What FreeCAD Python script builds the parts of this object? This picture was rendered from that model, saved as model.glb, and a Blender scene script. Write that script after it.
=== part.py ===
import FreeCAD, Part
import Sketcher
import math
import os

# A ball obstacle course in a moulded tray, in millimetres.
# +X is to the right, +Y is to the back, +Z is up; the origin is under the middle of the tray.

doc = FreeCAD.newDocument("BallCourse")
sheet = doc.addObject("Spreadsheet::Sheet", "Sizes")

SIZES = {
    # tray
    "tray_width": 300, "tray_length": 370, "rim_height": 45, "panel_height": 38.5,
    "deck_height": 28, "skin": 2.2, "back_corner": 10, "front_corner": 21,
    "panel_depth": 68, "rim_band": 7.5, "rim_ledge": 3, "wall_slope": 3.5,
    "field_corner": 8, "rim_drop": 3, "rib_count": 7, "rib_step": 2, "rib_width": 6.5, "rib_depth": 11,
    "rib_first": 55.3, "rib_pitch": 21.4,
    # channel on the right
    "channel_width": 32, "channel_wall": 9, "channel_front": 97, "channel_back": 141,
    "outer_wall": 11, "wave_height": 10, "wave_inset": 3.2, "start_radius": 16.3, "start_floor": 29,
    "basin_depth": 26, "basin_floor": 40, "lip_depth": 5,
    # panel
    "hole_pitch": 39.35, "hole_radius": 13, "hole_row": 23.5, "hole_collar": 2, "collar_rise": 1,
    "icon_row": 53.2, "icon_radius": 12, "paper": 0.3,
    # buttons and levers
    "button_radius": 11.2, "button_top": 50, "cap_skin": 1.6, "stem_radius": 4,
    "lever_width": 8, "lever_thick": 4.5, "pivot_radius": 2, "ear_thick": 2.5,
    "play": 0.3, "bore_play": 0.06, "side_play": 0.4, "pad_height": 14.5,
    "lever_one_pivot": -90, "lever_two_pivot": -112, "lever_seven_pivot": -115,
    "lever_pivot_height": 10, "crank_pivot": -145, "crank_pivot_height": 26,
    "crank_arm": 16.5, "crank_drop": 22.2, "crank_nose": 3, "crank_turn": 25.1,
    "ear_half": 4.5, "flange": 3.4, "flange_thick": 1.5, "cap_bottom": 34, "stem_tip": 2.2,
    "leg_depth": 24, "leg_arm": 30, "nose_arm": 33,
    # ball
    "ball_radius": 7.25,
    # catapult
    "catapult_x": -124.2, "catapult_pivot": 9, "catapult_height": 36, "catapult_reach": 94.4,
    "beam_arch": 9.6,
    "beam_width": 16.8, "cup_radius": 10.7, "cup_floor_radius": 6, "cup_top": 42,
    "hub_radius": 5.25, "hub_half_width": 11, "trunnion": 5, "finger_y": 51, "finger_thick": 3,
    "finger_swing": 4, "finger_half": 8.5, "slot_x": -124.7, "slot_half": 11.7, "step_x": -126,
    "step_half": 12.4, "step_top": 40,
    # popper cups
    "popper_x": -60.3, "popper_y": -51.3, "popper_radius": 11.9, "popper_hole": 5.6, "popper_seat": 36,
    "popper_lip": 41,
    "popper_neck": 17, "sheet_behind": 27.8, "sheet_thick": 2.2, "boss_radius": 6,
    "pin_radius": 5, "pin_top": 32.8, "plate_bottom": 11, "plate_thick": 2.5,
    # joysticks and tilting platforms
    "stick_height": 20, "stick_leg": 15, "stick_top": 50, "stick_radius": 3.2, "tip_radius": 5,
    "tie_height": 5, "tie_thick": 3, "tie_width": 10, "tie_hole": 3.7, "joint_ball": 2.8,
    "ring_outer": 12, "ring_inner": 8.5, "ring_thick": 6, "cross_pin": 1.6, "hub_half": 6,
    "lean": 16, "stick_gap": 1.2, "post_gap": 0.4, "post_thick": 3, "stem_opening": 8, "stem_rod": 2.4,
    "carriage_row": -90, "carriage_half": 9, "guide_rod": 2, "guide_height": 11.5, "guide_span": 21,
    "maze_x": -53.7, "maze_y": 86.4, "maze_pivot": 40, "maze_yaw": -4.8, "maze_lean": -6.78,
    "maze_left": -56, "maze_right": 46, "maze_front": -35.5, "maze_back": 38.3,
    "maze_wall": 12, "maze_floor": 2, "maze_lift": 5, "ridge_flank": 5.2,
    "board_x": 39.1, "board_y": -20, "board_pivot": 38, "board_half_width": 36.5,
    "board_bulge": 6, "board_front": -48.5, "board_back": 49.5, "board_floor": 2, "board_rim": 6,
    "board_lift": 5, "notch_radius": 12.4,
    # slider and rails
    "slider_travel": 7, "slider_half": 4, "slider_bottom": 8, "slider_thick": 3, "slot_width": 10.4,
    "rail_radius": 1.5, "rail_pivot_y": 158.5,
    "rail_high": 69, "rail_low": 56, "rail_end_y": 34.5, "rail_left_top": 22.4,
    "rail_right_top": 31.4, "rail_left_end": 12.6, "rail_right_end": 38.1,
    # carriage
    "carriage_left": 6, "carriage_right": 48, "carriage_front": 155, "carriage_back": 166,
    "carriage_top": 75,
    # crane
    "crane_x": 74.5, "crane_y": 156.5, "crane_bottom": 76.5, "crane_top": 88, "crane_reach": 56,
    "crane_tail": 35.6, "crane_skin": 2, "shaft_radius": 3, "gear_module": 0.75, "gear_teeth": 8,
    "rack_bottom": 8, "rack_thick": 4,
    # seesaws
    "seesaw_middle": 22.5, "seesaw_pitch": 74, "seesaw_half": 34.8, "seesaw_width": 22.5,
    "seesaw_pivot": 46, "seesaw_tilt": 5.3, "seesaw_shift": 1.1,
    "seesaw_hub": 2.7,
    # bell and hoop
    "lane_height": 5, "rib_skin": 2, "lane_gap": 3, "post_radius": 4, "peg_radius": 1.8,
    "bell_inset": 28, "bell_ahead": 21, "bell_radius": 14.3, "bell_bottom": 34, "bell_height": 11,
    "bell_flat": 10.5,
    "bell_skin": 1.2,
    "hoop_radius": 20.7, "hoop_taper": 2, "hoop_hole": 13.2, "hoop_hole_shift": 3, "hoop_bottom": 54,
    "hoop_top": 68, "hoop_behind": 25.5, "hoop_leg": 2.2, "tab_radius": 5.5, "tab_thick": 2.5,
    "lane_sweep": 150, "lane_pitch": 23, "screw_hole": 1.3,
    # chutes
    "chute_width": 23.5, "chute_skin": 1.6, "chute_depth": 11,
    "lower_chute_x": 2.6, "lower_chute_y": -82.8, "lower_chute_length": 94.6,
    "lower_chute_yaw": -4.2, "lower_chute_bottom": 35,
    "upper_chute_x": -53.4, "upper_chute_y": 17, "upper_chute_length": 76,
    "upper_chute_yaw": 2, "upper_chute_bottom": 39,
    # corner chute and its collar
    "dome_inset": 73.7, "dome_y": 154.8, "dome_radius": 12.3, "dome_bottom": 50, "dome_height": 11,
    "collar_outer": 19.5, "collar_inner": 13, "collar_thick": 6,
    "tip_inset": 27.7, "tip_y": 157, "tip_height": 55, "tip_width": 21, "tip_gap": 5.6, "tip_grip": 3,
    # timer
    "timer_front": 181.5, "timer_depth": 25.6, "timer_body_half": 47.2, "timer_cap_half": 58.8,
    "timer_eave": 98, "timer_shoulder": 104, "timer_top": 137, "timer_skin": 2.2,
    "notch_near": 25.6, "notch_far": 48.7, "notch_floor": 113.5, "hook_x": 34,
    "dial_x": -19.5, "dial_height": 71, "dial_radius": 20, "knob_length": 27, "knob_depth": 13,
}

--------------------

▶ _Work required_:
All of the lines above must be returned exactly.

▶ _Expected answer_:
What FreeCAD Python script builds the parts of this object? This picture was rendered from that model, saved as model.glb, and a Blender scene script. Write that script after it.
=== part.py ===
import FreeCAD, Part
import Sketcher
import math
import os

# A ball obstacle course in a moulded tray, in millimetres.
# +X is to the right, +Y is to the back, +Z is up; the origin is under the middle of the tray.

doc = FreeCAD.newDocument("BallCourse")
sheet = doc.addObject("Spreadsheet::Sheet", "Sizes")

SIZES = {
    # tray
    "tray_width": 300, "tray_length": 370, "rim_height": 45, "panel_height": 38.5,
    "deck_height": 28, "skin": 2.2, "back_corner": 10, "front_corner": 21,
    "panel_depth": 68, "rim_band": 7.5, "rim_ledge": 3, "wall_slope": 3.5,
    "field_corner": 8, "rim_drop": 3, "rib_count": 7, "rib_step": 2, "rib_width": 6.5, "rib_depth": 11,
    "rib_first": 55.3, "rib_pitch": 21.4,
    # channel on the right
    "channel_width": 32, "channel_wall": 9, "channel_front": 97, "channel_back": 141,
    "outer_wall": 11, "wave_height": 10, "wave_inset": 3.2, "start_radius": 16.3, "start_floor": 29,
    "basin_depth": 26, "basin_floor": 40, "lip_depth": 5,
    # panel
    "hole_pitch": 39.35, "hole_radius": 13, "hole_row": 23.5, "hole_collar": 2, "collar_rise": 1,
    "icon_row": 53.2, "icon_radius": 12, "paper": 0.3,
    # buttons and levers
    "button_radius": 11.2, "button_top": 50, "cap_skin": 1.6, "stem_radius": 4,
    "lever_width": 8, "lever_thick": 4.5, "pivot_radius": 2, "ear_thick": 2.5,
    "play": 0.3, "bore_play": 0.06, "side_play": 0.4, "pad_height": 14.5,
    "lever_one_pivot": -90, "lever_two_pivot": -112, "lever_seven_pivot": -115,
    "lever_pivot_height": 10, "crank_pivot": -145, "crank_pivot_height": 26,
    "crank_arm": 16.5, "crank_drop": 22.2, "crank_nose": 3, "crank_turn": 25.1,
    "ear_half": 4.5, "flange": 3.4, "flange_thick": 1.5, "cap_bottom": 34, "stem_tip": 2.2,
    "leg_depth": 24, "leg_arm": 30, "nose_arm": 33,
    # ball
    "ball_radius": 7.25,
    # catapult
    "catapult_x": -124.2, "catapult_pivot": 9, "catapult_height": 36, "catapult_reach": 94.4,
    "beam_arch": 9.6,
    "beam_width": 16.8, "cup_radius": 10.7, "cup_floor_radius": 6, "cup_top": 42,
    "hub_radius": 5.25, "hub_half_width": 11, "trunnion": 5, "finger_y": 51, "finger_thick": 3,
    "finger_swing": 4, "finger_half": 8.5, "slot_x": -124.7, "slot_half": 11.7, "step_x": -126,
    "step_half": 12.4, "step_top": 40,
    # popper cups
    "popper_x": -60.3, "popper_y": -51.3, "popper_radius": 11.9, "popper_hole": 5.6, "popper_seat": 36,
    "popper_lip": 41,
    "popper_neck": 17, "sheet_behind": 27.8, "sheet_thick": 2.2, "boss_radius": 6,
    "pin_radius": 5, "pin_top": 32.8, "plate_bottom": 11, "plate_thick": 2.5,
    # joysticks and tilting platforms
    "stick_height": 20, "stick_leg": 15, "stick_top": 50, "stick_radius": 3.2, "tip_radius": 5,
    "tie_height": 5, "tie_thick": 3, "tie_width": 10, "tie_hole": 3.7, "joint_ball": 2.8,
    "ring_outer": 12, "ring_inner": 8.5, "ring_thick": 6, "cross_pin": 1.6, "hub_half": 6,
    "lean": 16, "stick_gap": 1.2, "post_gap": 0.4, "post_thick": 3, "stem_opening": 8, "stem_rod": 2.4,
    "carriage_row": -90, "carriage_half": 9, "guide_rod": 2, "guide_height": 11.5, "guide_span": 21,
    "maze_x": -53.7, "maze_y": 86.4, "maze_pivot": 40, "maze_yaw": -4.8, "maze_lean": -6.78,
    "maze_left": -56, "maze_right": 46, "maze_front": -35.5, "maze_back": 38.3,
    "maze_wall": 12, "maze_floor": 2, "maze_lift": 5, "ridge_flank": 5.2,
    "board_x": 39.1, "board_y": -20, "board_pivot": 38, "board_half_width": 36.5,
    "board_bulge": 6, "board_front": -48.5, "board_back": 49.5, "board_floor": 2, "board_rim": 6,
    "board_lift": 5, "notch_radius": 12.4,
    # slider and rails
    "slider_travel": 7, "slider_half": 4, "slider_bottom": 8, "slider_thick": 3, "slot_width": 10.4,
    "rail_radius": 1.5, "rail_pivot_y": 158.5,
    "rail_high": 69, "rail_low": 56, "rail_end_y": 34.5, "rail_left_top": 22.4,
    "rail_right_top": 31.4, "rail_left_end": 12.6, "rail_right_end": 38.1,
    # carriage
    "carriage_left": 6, "carriage_right": 48, "carriage_front": 155, "carriage_back": 166,
    "carriage_top": 75,
    # crane
    "crane_x": 74.5, "crane_y": 156.5, "crane_bottom": 76.5, "crane_top": 88, "crane_reach": 56,
    "crane_tail": 35.6, "crane_skin": 2, "shaft_radius": 3, "gear_module": 0.75, "gear_teeth": 8,
    "rack_bottom": 8, "rack_thick": 4,
    # seesaws
    "seesaw_middle": 22.5, "seesaw_pitch": 74, "seesaw_half": 34.8, "seesaw_width": 22.5,
    "seesaw_pivot": 46, "seesaw_tilt": 5.3, "seesaw_shift": 1.1,
    "seesaw_hub": 2.7,
    # bell and hoop
    "lane_height": 5, "rib_skin": 2, "lane_gap": 3, "post_radius": 4, "peg_radius": 1.8,
    "bell_inset": 28, "bell_ahead": 21, "bell_radius": 14.3, "bell_bottom": 34, "bell_height": 11,
    "bell_flat": 10.5,
    "bell_skin": 1.2,
    "hoop_radius": 20.7, "hoop_taper": 2, "hoop_hole": 13.2, "hoop_hole_shift": 3, "hoop_bottom": 54,
    "hoop_top": 68, "hoop_behind": 25.5, "hoop_leg": 2.2, "tab_radius": 5.5, "tab_thick": 2.5,
    "lane_sweep": 150, "lane_pitch": 23, "screw_hole": 1.3,
    # chutes
    "chute_width": 23.5, "chute_skin": 1.6, "chute_depth": 11,
    "lower_chute_x": 2.6, "lower_chute_y": -82.8, "lower_chute_length": 94.6,
    "lower_chute_yaw": -4.2, "lower_chute_bottom": 35,
    "upper_chute_x": -53.4, "upper_chute_y": 17, "upper_chute_length": 76,
    "upper_chute_yaw": 2, "upper_chute_bottom": 39,
    # corner chute and its collar
    "dome_inset": 73.7, "dome_y": 154.8, "dome_radius": 12.3, "dome_bottom": 50, "dome_height": 11,
    "collar_outer": 19.5, "collar_inner": 13, "collar_thick": 6,
    "tip_inset": 27.7, "tip_y": 157, "tip_height": 55, "tip_width": 21, "tip_gap": 5.6, "tip_grip": 3,
    # timer
    "timer_front": 181.5, "timer_depth": 25.6, "timer_body_half": 47.2, "timer_cap_half": 58.8,
    "timer_eave": 98, "timer_shoulder": 104, "timer_top": 137, "timer_skin": 2.2,
    "notch_near": 25.6, "notch_far": 48.7, "notch_floor": 113.5, "hook_x": 34,
    "dial_x": -19.5, "dial_height": 71, "dial_radius": 20, "knob_length": 27, "knob_depth": 13,
}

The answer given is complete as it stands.